C’est le même souci qui anime toutes les tendances du parti lors de
la discussion sur la paix de Brest-Litovsk, au début 1918. Si la
tendance Boukharine voulait la guerre révolutionnaire, c’était parce
qu’elle considérait que l’État ouvrier ne pouvait pas, sans se
déconsidérer aux yeux des prolétaires du monde entier, signer une telle
paix avec l’impérialisme allemand. Si Trotsky, qui savait l’armée russe
hors d’état de mener cette guerre révolutionnaire, était partisan de la
formule « ni paix, ni guerre », c’est parce qu’il voulait faire
la preuve, devant le prolétariat européen, qu’il n’y avait pas de
collusion des bolchéviks avec l’impérialisme allemand. Si Lénine
préconisait, en dépit de leur caractère humiliant, d’accepter les
conditions de paix des empires centraux, c’est parce qu’il pensait que
la révolution en Europe n’était pas encore mûre, et qu’il fallait se
préparer à tenir encore des mois en restant isolé.

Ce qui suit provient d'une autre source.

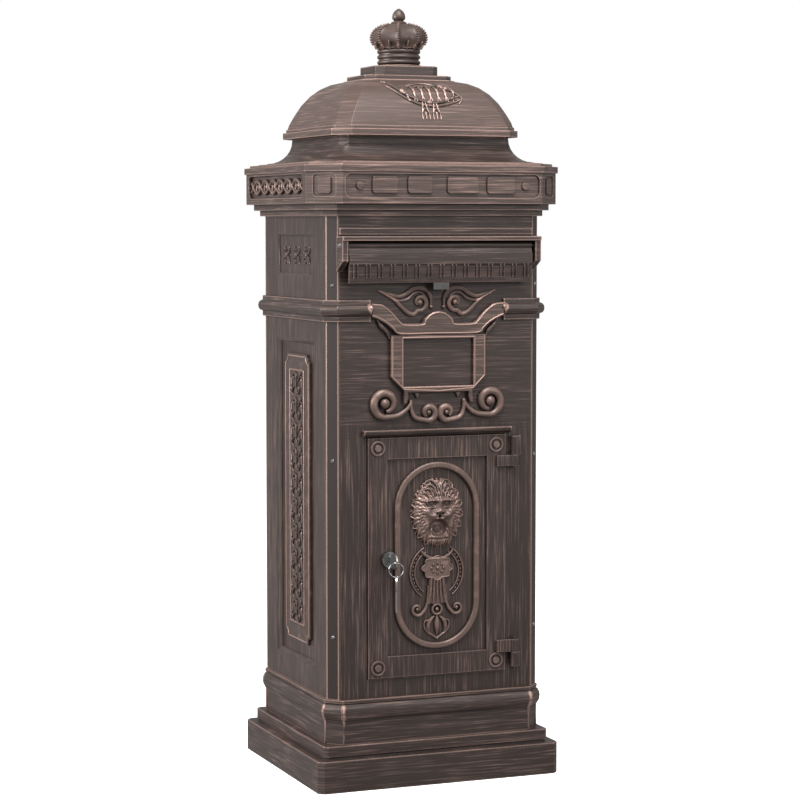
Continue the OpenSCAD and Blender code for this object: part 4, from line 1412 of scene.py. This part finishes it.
@dataclass
class Crown:
    """Banded ring, ribbed crown with beaded arches, and the acorn knob on top."""

    ribs: int = 8
    flute: float = 0.08
    band_half: float = 27.6
    band_mids: tuple[float, ...] = (4.0, 11.2, 18.5)
    bulge_mid: Flat = (12.0, 985.5)
    bulge_reach: Flat = (25.2, 18.6)

    def build(self) -> None:
        """Makes the whole finial."""
        self.ring()
        self.bulge()
        self.knob()

    def ring(self) -> None:
        """The ring of three round bands."""
        room = Room.of("crown_ring")
        foot, head = room.low.z, room.high.z
        wall = self.band_half - 1.2
        profile = [(0.0, foot), (wall, foot)]
        for z in self.band_mids:
            profile += [(wall + 2.8 * math.cos(math.radians(a)), foot + z + 2.9 * math.sin(
                math.radians(a))) for a in range(-80, 81, 20)]
        profile += [(wall, head), (0.0, head)]
        Casting().lathe(profile, 64).finish("crown_ring_casting", CROWN_PAINT, "cast_paint",
                                            "crown_ring")

    def bulge(self) -> None:
        """The ribbed bulge, its arches of beads and the leaf tips at its foot."""
        room = Room.of("crown")
        foot, head = room.low.z, room.high.z
        profile = [(0.0, foot), (28.6, foot)]
        skin = [(self.bulge_mid[0] + self.bulge_reach[0] * math.cos(math.radians(a)),
                 self.bulge_mid[1] + self.bulge_reach[1] * math.sin(math.radians(a)))
                for a in range(-35, 91, 9)]
        profile += skin + [(0.0, head - 0.4)]
        work = Casting().lathe(profile, 96)

        def rib(place: Vector) -> Vector:
            """Draws the skin in between the arches."""
            turn = math.atan2(place.y, place.x)
            sunk = 1.0 - self.flute * 1.6 * abs(math.cos(self.ribs * turn / 2)) ** 0.6
            held = 1.0 if place.z < foot + 1.0 or place.z > head - 1.0 else sunk
            return Vector((place.x * held, place.y * held, place.z))

        work.shape(rib)
        arch = [Vector((r + 0.3, 0.0, z)) for r, z in skin[1:-1]]
        tip = curve([(28.4, foot + 0.5, 0.0), (31.5, foot + 4.5, 0.0), (35.4, foot + 9.5, 0.0)], 3)
        upright = Matrix.Rotation(math.radians(90.0), 4, "X")
        for i in range(self.ribs):
            turn = Matrix.Rotation(math.tau * (i + 0.5) / self.ribs, 4, "Z")
            work.take(Casting().beads(arch, 2.0, 11), turn)
        for i in range(self.ribs * 2):
            turn = Matrix.Rotation(math.tau * i / self.ribs / 2, 4, "Z")
            work.take(Casting().strand(tip, (3.0, 2.4, 0.4), 0.6), turn @ upright)
        work.finish("crown_casting", CROWN_PAINT, "relief_paint", "crown", smooth=50.0)

    def knob(self) -> None:
        """The collar and the acorn knob."""
        room = Room.of("finial_knob")
        foot, head = room.low.z, room.high.z
        profile = [(0.0, foot), (10.4, foot), (10.8, foot + 1.2), (9.6, foot + 2.4),
                   (7.0, foot + 3.4), (6.6, foot + 4.4), (8.6, foot + 6.4), (9.0, foot + 9.4),
                   (8.2, foot + 13.0), (6.2, foot + 16.4), (3.4, head - 1.6), (1.4, head - 0.4),
                   (0.0, head)]
        Casting().lathe(profile, 40).finish("finial_knob_casting", CROWN_PAINT, "relief_paint",
                                            "finial_knob", smooth=50.0)


def dress_nodes() -> None:
    """Gives every CAD node that shows its own finish."""
    finishes = {
        ZINC_STEEL: ("floor_tray", "corner_angles", "letter_chute", "lock_nut", "lock_cam",
                     "cam_screw", "tie_rod"),
        CHROME: ("post_screws", "flap_pins", "lock_body", "lock_plug", "key_ring"),
        DARK_NICKEL: ("lift_tab", "hinge_pins"),
        KEY_STEEL: ("key", "spare_key"),
        FIELD_PAINT: ("name_card",),
    }
    dressed_nodes = {node: finish for finish, nodes in finishes.items() for node in nodes}
    for name, node in frame["nodes"].items():
        finish = dressed_nodes.get(name, RELIEF_PAINT)
        node.data.materials.clear()
        node.data.materials.append(dressed(finish))


# ---------------------------------------------------------------- studio


@dataclass(frozen=True)
class Studio:
    """Pale floor, soft light and the camera."""

    eye: tuple[float, float, float] = (-1.2007, -3.0092, 0.7329)
    target: tuple[float, float, float] = (0.0016, -0.0006, 0.4969)
    lens: float = 107.34
    surround: float = 0.40
    floor_glow: float = 0.68

    def build(self) -> None:
        """Sets up the whole studio."""
        self.floor()
        self.world()
        self.lamp("top_light", (-0.4, -1.3, 2.9), 1.7, 118.0)
        self.lamp("key_light", (-3.2, 0.4, 1.4), 1.8, 138.0)
        self.lamp("fill_light", (1.6, -3.4, 1.7), 1.6, 34.0)
        self.camera()

    def floor(self) -> None:
        """A pale floor that isn't part of the object."""
        bm = bmesh.new()
        bmesh.ops.create_grid(bm, x_segments=1, y_segments=1, size=12.0)
        mesh = bpy.data.meshes.new("floor")
        bm.to_mesh(mesh)
        bm.free()
        bench = Bench("pale_floor")
        mottle = bench.noise(bench.place(), (3.0, 3.0, 3.0), 2.0)
        mesh.materials.append(bench.surface({
            "Base Color": bench.blend(mottle, (0.93, 0.93, 0.93, 1.0), (0.95, 0.95, 0.95, 1.0)),
            "Roughness": 0.8,
            "Emission Color": (1.0, 1.0, 1.0, 1.0),
            "Emission Strength": self.floor_glow,
        }))
        floor = bpy.data.objects.new("floor", mesh)
        floor.visible_diffuse = False
        floor.visible_glossy = False
        bpy.context.scene.collection.objects.link(floor)

    def world(self) -> None:
        """An even white surround."""
        world = bpy.data.worlds.new("studio")
        world.use_nodes = True
        nodes, links = world.node_tree.nodes, world.node_tree.links
        sky = nodes["Background"]
        sky.inputs["Color"].default_value = (1.0, 1.0, 1.0, 1.0)
        path = nodes.new("ShaderNodeLightPath")
        strength = nodes.new("ShaderNodeMapRange")
        strength.inputs["To Min"].default_value = self.surround
        links.new(path.outputs["Is Camera Ray"], strength.inputs["Value"])
        links.new(strength.outputs["Result"], sky.inputs["Strength"])
        bpy.context.scene.world = world
        bpy.context.scene.view_settings.view_transform = "Standard"

    def lamp(self, name: str, place: tuple[float, float, float], size: float,
             power: float) -> None:
        """One large soft lamp aimed at the object.

        Args:
            name: Name of the lamp.
            place: Where it stands, in metres.
            size: Side of its square.
            power: Watts.
        """
        data = bpy.data.lights.new(name, "AREA")
        data.size = size
        data.energy = power
        lamp = bpy.data.objects.new(name, data)
        lamp.location = place
        lamp.rotation_euler = (Vector(self.target) - lamp.location).to_track_quat(
            "-Z", "Y").to_euler()
        bpy.context.scene.collection.objects.link(lamp)

    def camera(self) -> None:
        """The camera, level and slightly above the middle."""
        data = bpy.data.cameras.new("camera")
        data.lens = self.lens
        camera = bpy.data.objects.new("camera", data)
        camera.location = self.eye
        camera.rotation_euler = (Vector(self.target) - camera.location).to_track_quat(
            "-Z", "Y").to_euler()
        bpy.context.scene.collection.objects.link(camera)
        bpy.context.scene.camera = camera


def main() -> None:
    """Builds the studio, gives the CAD nodes their finishes and builds every sub-assembly, logging
    each one's name.
    """
    logging.basicConfig(level=logging.INFO, format="%(message)s")
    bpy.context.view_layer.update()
    Studio().build()
    dress_nodes()
    for assembly in (Case(), LetterSlot(), FrontOrnament(), Door(), Frieze(), DomeGarland(),
                     Crown(), SideOrnament(Facing.LEFT, "left"),
                     SideOrnament(Facing.RIGHT, "right")):
        LOG.info("%s", type(assembly).__name__)
        assembly.build()


if __name__ == "__main__":
    main()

La construction d’une nouvelle Internationale, destinée à coordonner
et à diriger la lutte du prolétariat dans tous les pays du monde, était
d’ailleurs au premier rang des préoccupations du parti bolchévik.
Dès 1914, Lénine écrivait : « La Deuxième Internationale a cessé de vivre, une autre Internationale la remplacera. »

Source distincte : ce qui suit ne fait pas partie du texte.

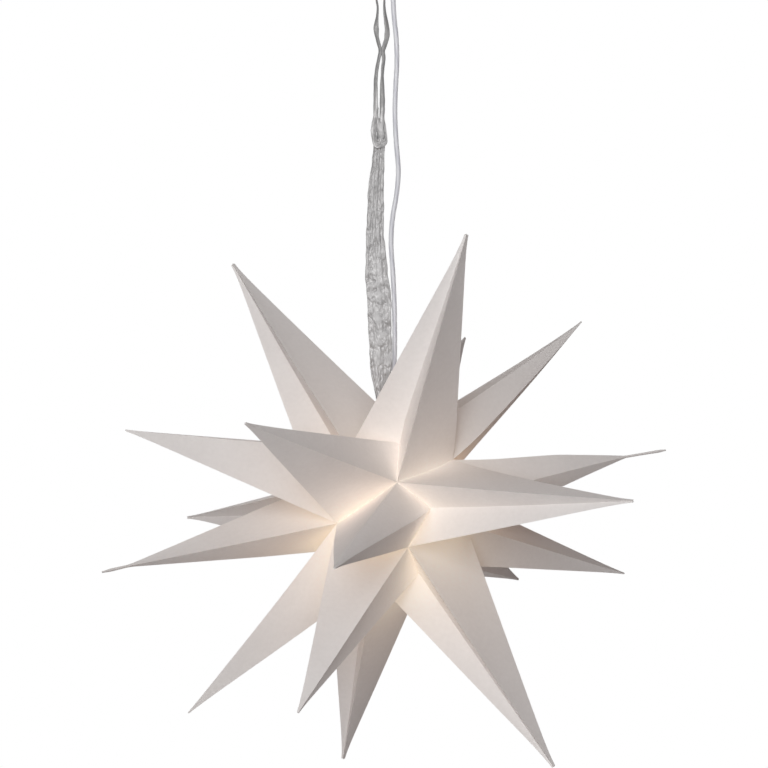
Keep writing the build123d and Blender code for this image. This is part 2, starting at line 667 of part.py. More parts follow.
with BuildPart() as screw_shell:
    # Thin metal sleeve with a flange against the insert and rolled ridges along it.
    shell_foot = HOLDER_BOTTOM + 3.0
    with BuildSketch(lamp_side):
        with BuildLine():
            Polyline(
                (SHELL_RADIUS - 3.0, shell_top), (SHELL_RADIUS + SHELL_WALL, shell_top),
                (SHELL_RADIUS + SHELL_WALL, shell_foot + 0.8),
                (SHELL_RADIUS + SHELL_WALL + 1.0, shell_foot),
                (SHELL_RADIUS + 1.0, shell_foot), (SHELL_RADIUS, shell_foot + 0.8),
                (SHELL_RADIUS, shell_top - SHELL_WALL),
                (SHELL_RADIUS - 3.0, shell_top - SHELL_WALL), close=True,
            )
        make_face()
    revolve(axis=lamp_axis)
save(screw_shell.part, "screw_shell")

with BuildPart() as centre_contact:
    # Springy tongue from the insert down to the lamp's foot contact.
    tongue_low = LAMP_CAP_TOP + 0.3
    with BuildSketch(upright(lamp_x, lamp_y - 1.5, star_z)):
        with BuildLine():
            Polyline(
                (-3.2, shell_top), (-3.2, shell_top - 0.4), (-0.6, tongue_low),
                (1.6, tongue_low), (3.0, tongue_low + 1.2), (2.7, tongue_low + 1.5),
                (1.4, tongue_low + 0.4), (-0.4, tongue_low + 0.4),
                (-2.0, shell_top), close=True,
            )
        make_face()
    extrude(amount=-3.0)
save(centre_contact.part, "centre_contact")

# ---------------------------------------------------------------- lamp
with BuildPart() as lamp_cap:
    # Screw cap with rounded thread ridges, drawn as rings of one pitch.
    top = LAMP_CAP_TOP - 3.0
    root = LAMP_CAP_RADIUS - THREAD_DEPTH
    with BuildSketch(lamp_side):
        with BuildLine():
            flank = [(0, top), (4.0, top), (root, top - 1.6)]
            for ring in range(THREAD_RINGS):
                start = top - 1.6 - ring * THREAD_PITCH
                flank.append((LAMP_CAP_RADIUS, start - THREAD_PITCH * 0.35))
                flank.append((LAMP_CAP_RADIUS, start - THREAD_PITCH * 0.65))
                flank.append((root, start - THREAD_PITCH))
            Polyline(*flank, (root, HOLDER_BOTTOM), (0, HOLDER_BOTTOM), close=True)
        make_face()
    revolve(axis=lamp_axis)
save(lamp_cap.part, "lamp_cap")

with BuildPart() as lamp_insulator:
    with BuildSketch(Plane((lamp_x, lamp_y, star_z + LAMP_CAP_TOP - 3.0))):
        Circle(4.0)
    with BuildSketch(Plane((lamp_x, lamp_y, star_z + LAMP_CAP_TOP - 1.2))):
        Circle(2.6)
    loft()
save(lamp_insulator.part, "lamp_insulator")

with BuildPart() as foot_contact:
    with BuildSketch(Plane((lamp_x, lamp_y, star_z + LAMP_CAP_TOP - 1.2))):
        Circle(2.0)
    extrude(amount=1.2)
    fillet(foot_contact.edges().sort_by(Axis.Z)[-1], 0.8)
save(foot_contact.part, "foot_contact")

globe_neck_z = GLOBE_CENTRE + math.sqrt(GLOBE_RADIUS ** 2 - NECK_RADIUS ** 2)
with BuildPart() as lamp_collar:
    # Flared housing between the screw cap and the globe.
    with BuildSketch(lamp_side):
        with BuildLine():
            top_line = Line((0, HOLDER_BOTTOM), (LAMP_CAP_RADIUS + 0.6, HOLDER_BOTTOM))
            side_line = Spline(
                top_line @ 1,
                (LAMP_CAP_RADIUS + 3.6, (HOLDER_BOTTOM + globe_neck_z) / 2),
                (NECK_RADIUS, globe_neck_z + 1.5),
            )
            low = Line(side_line @ 1, (NECK_RADIUS, globe_neck_z))
            Polyline(low @ 1, (0, globe_neck_z), (0, HOLDER_BOTTOM))
        make_face()
    revolve(axis=lamp_axis)
save(lamp_collar.part, "lamp_collar")

with BuildPart() as lamp_globe:
    # Opal globe, open at its neck, where the collar closes it.
    with Locations((lamp_x, lamp_y, star_z + GLOBE_CENTRE)):
        Sphere(GLOBE_RADIUS)
        Sphere(GLOBE_RADIUS - GLOBE_WALL, mode=Mode.SUBTRACT)
    split(bisect_by=Plane.XY.offset(star_z + globe_neck_z), keep=Keep.BOTTOM)
save(lamp_globe.part, "lamp_globe")

print("star centre", STAR_SIDE, 0, round(star_z, 3), "hook wire", round(hook_wire_z, 3))
print("seam entry", [round(v, 3) for v in seam_entry])
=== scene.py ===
"""Folded paper star pendant: paper leaves, crushed ribbon, clear cable and their finishes."""
import math

import bpy
import numpy as np
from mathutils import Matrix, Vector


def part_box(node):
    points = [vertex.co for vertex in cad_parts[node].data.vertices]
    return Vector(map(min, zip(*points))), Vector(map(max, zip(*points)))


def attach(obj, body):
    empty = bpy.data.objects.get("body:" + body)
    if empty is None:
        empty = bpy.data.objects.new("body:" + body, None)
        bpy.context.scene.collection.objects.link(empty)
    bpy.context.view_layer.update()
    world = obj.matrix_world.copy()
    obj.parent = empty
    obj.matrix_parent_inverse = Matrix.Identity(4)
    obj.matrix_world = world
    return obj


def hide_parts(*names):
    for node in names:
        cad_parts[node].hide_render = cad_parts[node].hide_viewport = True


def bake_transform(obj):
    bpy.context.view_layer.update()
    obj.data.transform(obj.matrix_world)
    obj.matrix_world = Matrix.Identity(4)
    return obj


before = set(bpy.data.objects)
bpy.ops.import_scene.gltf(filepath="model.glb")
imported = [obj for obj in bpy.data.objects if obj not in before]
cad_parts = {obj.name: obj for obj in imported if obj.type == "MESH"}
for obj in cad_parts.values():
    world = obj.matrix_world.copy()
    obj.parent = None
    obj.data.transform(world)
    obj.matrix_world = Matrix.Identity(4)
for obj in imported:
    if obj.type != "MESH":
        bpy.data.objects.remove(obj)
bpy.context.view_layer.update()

MM = 0.001
scene = bpy.context.scene

# ---------------------------------------------------------------- camera
# Level, straight ahead, framed on the picture's own square.
CAMERA_PLACE = (0.00373, -2.384, -0.43983)
CAMERA_FIELD = math.radians(18.0)
camera_data = bpy.data.cameras.new("camera")
camera_data.sensor_fit = "HORIZONTAL"
camera_data.sensor_width = 36.0
camera_data.lens = camera_data.sensor_width / 2 / math.tan(CAMERA_FIELD / 2)
camera_data.clip_end = 50.0
camera = bpy.data.objects.new("camera", camera_data)
camera.location = CAMERA_PLACE
camera.rotation_euler = (math.pi / 2, 0, 0)
scene.collection.objects.link(camera)
scene.camera = camera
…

Et c’est dans cette optique de reconstruire l’Internationale que les
bolchéviks avaient participé aux conférences de Zimmervald, en 1915, et
de Kienthal, en 1916, qui réunirent des internationalistes appartenant à
différents partis socialistes européens.
Les bolchéviks au pouvoir disposaient de moyens accrus pour mener
cette tâche à bien. Outre le prestige considérable que leur conférait
leur victoire, ils bénéficiaient des énormes moyens matériels qui sont
ceux d’un État.
Malheureusement il n’existait pas encore de direction révolutionnaire
internationale, ni même, à l’intérieur de chaque pays européen, un
parti révolutionnaire capable de jouer le rôle qui avait été celui du
parti bolchévik en Russie, quand la vague de soulèvements prolétariens
que les révolutionnaires appelaient de leurs voeux déferla sur l’Europe.
Et l’absence d’une telle direction allait se faire cruellement sentir.